Your social network. Do other people in your social circle share your willpower challenge?

Who are you mirroring? Keep your eyes open for any evidence that you are mirroring other people’s behaviour.

Who are you most likely to catch something from? Who are your “close others”? Are there any behaviours that you’ve picked up from them, or that they have caught from you?

But everyone else is doing it! Do you use social proof to convince yourself that your willpower challenge is not so important?

Willpower Experiments

  • Strengthen your immune system. To avoid catching other people’s willpower failures, spend a few minutes at the beginning of your day thinking about your goals.
  • Catch self-control. When you need a little extra willpower, bring a role model to mind. Ask yourself “What would this willpower wonder do?”
  • The power of pride. Go public with your willpower challenges, and imagine how proud you will feel when you succeed at them.
  • Make it a group project. Can you enlist others in a willpower challenge?

 

The Limits of “I Won’t” Power

Trying to suppress thoughts, emotions and cravings backfires and makes you more likely to think, feel or do the thing you most want to avoid.

Investigate ironic rebound. Is there something you try to avoid thinking about? Does suppression work, or does trying to push something out of your mind make it come back stronger?

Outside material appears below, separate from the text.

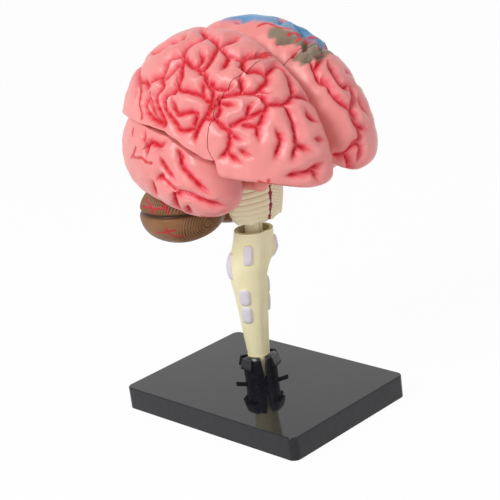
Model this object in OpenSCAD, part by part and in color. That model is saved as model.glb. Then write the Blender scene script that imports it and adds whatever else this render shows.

What’s on your Most-Wanted list? In your experience, is it true that outlawing something increases desire for it?

Willpower Experiments

  • Feel what you feel, but don’t believe everything you think. When an upsetting thought comes to mind, notice it and how it feels in your body. Then turn your attention to your breathing, and imagine the thought dissolving or passing by.
  • Accept those cravings – just don’t act on them. When a craving hits, notice it and don’t try to immediately distract yourself or argue with it. Remind yourself of the white-bear rebound effect, and remember your goal to resist.
  • Surf the urge. When an urge takes hold, stay with the physical sensations and ride them like a wave, neither pushing them away nor acting on them.